After the business was taken care of, we were free to explore! First things first, food. We were told about a falafel place down the street, but we found a Crimean restaurant that looked good, and fit into our training budget. Plus we wanted to eat close to Independence Square. There we took pictures, and saw some of the monuments, as well as just relaxed and enjoyed the beautiful sun and sites. We continued walking around "Old Kiev" to St. Sophia's cathedral, ascended the bell town, and took in the amazing view. We also had time to visit two more cathedrals, St. Micheal's and St. Andrew's. I could have spent all day walking the grounds, looking at the architecture and paintings. I am now so interested in more of the history behind the cathedral's, and want to read more in depth about each one -actually more about Ukraine in general. I know I'll have plenty of time to read this winter, and hopefully return next summer full of knowledge and have more time to check things out. Today in our Cross Cultural session, we learned more about the history of Ukraine, and it also sparked my interest about so many things. So many books to read, so much frozen time to soon do it!
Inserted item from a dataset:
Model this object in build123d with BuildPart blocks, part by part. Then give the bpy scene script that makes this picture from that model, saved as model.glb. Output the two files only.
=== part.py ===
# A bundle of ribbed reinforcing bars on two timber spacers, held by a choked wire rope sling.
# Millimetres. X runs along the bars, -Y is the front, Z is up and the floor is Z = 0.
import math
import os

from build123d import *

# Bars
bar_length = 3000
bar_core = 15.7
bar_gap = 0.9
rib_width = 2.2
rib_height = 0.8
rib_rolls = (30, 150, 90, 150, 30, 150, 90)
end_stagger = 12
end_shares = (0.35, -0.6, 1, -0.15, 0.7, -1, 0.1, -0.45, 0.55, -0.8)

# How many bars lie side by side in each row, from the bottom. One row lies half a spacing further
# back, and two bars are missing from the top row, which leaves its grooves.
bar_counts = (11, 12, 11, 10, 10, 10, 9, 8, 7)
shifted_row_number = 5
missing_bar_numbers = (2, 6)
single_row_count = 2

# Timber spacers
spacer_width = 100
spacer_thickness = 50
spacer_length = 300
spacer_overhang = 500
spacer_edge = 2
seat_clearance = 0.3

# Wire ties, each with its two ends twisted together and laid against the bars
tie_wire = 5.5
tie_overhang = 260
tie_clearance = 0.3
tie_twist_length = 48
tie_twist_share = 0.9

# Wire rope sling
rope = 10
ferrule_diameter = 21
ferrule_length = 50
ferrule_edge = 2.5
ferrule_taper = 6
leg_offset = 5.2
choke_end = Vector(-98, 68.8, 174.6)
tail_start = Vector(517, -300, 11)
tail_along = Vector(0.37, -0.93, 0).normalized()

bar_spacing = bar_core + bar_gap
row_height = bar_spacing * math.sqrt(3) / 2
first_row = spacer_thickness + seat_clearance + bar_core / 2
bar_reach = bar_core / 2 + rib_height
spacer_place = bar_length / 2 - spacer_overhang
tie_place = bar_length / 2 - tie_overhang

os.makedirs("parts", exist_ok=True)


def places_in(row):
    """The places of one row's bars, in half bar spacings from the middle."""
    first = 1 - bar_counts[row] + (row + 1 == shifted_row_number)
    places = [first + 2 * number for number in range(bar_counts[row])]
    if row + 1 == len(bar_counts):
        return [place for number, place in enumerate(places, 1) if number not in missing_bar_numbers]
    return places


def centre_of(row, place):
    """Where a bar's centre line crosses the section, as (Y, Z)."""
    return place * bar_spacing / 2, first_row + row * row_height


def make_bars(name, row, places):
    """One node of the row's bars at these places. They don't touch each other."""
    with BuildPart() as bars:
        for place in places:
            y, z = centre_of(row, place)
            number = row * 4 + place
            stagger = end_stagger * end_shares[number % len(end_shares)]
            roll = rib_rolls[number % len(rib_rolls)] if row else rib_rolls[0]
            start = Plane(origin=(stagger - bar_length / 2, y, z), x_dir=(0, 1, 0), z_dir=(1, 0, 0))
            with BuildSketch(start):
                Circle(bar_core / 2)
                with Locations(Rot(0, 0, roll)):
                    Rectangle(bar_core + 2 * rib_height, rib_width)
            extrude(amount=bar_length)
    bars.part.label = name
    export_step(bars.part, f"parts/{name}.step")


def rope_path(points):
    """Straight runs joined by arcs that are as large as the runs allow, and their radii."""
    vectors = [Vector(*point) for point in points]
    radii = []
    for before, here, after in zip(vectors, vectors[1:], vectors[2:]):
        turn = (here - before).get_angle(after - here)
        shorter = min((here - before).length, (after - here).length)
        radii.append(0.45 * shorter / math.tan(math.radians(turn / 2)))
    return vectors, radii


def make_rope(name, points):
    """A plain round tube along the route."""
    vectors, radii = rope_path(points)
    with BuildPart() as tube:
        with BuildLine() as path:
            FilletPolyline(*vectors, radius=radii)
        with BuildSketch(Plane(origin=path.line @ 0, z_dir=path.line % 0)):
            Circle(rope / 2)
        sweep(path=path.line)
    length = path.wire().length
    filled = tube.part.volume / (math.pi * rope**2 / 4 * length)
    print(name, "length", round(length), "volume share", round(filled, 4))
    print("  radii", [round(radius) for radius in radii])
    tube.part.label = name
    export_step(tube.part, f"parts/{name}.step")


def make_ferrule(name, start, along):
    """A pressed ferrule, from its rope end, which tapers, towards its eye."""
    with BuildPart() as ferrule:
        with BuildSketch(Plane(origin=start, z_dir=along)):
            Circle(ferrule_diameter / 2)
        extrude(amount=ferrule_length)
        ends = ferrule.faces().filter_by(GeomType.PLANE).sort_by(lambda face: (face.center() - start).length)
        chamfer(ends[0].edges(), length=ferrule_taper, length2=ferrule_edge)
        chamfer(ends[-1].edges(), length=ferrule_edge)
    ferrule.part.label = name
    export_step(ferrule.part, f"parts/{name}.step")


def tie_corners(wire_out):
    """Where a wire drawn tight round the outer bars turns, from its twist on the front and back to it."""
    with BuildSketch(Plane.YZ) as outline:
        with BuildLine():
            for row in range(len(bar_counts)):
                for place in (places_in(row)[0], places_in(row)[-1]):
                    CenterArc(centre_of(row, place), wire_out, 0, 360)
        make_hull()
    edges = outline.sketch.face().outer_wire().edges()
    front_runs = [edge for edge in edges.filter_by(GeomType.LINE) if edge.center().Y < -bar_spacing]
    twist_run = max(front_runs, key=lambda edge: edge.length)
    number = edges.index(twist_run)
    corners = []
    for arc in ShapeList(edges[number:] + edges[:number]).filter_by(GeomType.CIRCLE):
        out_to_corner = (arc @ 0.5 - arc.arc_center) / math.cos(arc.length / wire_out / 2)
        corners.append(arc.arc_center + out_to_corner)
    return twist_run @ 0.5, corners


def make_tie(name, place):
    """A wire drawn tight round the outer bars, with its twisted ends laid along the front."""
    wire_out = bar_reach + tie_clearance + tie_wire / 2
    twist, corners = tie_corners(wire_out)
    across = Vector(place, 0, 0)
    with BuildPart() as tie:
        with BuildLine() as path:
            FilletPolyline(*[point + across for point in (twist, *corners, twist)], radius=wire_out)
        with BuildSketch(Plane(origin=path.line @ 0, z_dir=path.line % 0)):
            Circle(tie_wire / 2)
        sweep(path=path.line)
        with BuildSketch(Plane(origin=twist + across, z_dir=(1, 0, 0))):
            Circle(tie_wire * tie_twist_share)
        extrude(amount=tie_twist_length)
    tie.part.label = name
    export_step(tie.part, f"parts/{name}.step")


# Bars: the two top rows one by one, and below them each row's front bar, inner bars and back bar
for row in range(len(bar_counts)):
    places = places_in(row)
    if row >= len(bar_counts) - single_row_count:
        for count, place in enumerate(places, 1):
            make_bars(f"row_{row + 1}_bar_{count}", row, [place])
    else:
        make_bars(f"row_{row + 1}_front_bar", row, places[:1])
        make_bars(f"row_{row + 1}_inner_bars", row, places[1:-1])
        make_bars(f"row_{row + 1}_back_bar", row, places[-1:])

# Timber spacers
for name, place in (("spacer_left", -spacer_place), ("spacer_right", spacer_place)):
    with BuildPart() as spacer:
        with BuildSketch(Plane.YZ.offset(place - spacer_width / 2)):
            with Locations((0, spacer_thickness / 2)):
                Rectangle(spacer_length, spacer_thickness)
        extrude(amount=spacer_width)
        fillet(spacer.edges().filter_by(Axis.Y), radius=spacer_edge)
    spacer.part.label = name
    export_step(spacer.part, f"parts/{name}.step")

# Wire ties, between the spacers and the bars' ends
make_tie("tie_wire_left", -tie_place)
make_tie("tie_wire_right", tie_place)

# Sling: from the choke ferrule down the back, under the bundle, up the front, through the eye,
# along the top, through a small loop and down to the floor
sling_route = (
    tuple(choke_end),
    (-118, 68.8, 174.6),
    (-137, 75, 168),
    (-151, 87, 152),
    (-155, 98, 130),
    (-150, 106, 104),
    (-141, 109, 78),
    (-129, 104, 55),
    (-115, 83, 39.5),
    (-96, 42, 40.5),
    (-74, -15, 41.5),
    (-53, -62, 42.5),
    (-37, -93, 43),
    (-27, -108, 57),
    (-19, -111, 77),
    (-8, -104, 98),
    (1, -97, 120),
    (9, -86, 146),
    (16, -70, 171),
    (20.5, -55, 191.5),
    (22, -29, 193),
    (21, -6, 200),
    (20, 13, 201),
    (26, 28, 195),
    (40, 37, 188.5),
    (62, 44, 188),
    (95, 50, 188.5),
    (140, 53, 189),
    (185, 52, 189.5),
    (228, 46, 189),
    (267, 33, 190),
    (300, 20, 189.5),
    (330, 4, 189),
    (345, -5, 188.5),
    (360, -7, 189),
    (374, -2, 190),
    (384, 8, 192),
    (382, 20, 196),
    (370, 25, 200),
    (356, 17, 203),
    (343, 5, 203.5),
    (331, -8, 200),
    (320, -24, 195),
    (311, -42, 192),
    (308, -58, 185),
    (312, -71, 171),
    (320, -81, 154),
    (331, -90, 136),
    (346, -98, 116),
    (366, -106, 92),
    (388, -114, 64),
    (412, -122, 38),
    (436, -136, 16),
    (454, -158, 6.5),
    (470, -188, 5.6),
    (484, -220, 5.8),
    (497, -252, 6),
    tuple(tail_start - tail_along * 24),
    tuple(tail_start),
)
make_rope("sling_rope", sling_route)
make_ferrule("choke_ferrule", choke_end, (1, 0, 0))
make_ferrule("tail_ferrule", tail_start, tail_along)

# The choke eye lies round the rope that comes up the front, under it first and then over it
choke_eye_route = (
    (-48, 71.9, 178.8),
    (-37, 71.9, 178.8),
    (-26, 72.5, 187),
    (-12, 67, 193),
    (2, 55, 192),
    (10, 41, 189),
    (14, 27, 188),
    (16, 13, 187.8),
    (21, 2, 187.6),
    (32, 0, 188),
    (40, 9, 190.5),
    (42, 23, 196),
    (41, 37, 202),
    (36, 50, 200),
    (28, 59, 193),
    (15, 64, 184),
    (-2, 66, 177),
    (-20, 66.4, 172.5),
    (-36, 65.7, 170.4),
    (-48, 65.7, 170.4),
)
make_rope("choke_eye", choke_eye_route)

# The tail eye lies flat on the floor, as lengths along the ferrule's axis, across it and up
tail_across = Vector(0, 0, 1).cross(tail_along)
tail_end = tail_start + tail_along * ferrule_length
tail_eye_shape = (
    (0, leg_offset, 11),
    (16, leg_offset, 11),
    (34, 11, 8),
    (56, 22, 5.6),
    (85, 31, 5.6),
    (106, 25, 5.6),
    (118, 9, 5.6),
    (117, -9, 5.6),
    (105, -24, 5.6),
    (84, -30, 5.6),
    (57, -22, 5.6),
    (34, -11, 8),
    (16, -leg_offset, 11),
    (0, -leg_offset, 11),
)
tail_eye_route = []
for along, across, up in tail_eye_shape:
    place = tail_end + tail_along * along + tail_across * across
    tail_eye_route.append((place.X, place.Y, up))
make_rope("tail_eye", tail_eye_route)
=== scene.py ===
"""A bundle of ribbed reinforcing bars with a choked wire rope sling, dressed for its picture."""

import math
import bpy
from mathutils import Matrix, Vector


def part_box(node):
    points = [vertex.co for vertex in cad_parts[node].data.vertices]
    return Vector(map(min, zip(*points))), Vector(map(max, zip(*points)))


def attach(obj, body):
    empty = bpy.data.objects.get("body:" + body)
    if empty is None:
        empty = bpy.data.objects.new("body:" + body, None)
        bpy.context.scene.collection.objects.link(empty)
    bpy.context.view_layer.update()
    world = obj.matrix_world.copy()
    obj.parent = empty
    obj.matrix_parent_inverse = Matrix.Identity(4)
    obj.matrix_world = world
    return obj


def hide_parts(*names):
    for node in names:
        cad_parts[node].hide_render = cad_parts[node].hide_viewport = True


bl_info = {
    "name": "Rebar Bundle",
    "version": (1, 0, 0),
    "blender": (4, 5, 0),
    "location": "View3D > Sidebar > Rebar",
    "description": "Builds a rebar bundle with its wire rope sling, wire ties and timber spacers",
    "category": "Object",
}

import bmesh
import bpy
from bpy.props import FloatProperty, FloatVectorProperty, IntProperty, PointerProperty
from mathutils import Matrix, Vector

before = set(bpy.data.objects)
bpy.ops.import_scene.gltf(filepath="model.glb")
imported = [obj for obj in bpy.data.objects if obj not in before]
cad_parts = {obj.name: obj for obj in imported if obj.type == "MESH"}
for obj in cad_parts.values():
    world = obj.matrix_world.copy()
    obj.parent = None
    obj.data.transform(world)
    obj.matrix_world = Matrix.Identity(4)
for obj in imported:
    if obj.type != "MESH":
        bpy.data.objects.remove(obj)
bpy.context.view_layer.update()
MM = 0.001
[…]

Our day concluded next to one of the symbols of Ukrainian statehood, the Днiпро (Dnieper) River. Walking the streets, seeing in the sites, and taking in the city life was just what we all needed, because as loud and crazy as it was, it reminded us of the lives we left back at home. Unlike Kivshovata, Kiev is a bustling place, and it was nice to have that for a few day. Isn't it funny how sometimes the craziest of situations, such as a jam packed Metro car in the middle of Kiev or asking for directions to strangers in a train station, can not only humble you, but relax you. Reflecting on the day as I walked home in silent Kivshovata, I could only smile, laugh, and be thankful for everything Ukraine has given me in my 4 weeks of being here.

Next week we have a break from teaching, which couldn't come at a better time. We can focus on our Kivshovata TEFL project, as well as our individual cluster projects, and lesson planning for the weeks to come. Thank you to everybody for the e-mails and updates. Expect a reply soon, internet depending. I'm off to check on Spook before heading to bed. Enjoy the rest of your weekend!


  1. I made a virtual visit to Kiev the other day, and I really envy you your visit.It must be a truly beautiful and intriguing place.

    I'll remember to have a latte for you every chance I get!


  2. Dear Ben,
    What is борщ?! I really want to know! I could probably google it, but I want you to tell me. I re-read to see if you explained it, but I didn't see it anywhere. miss you!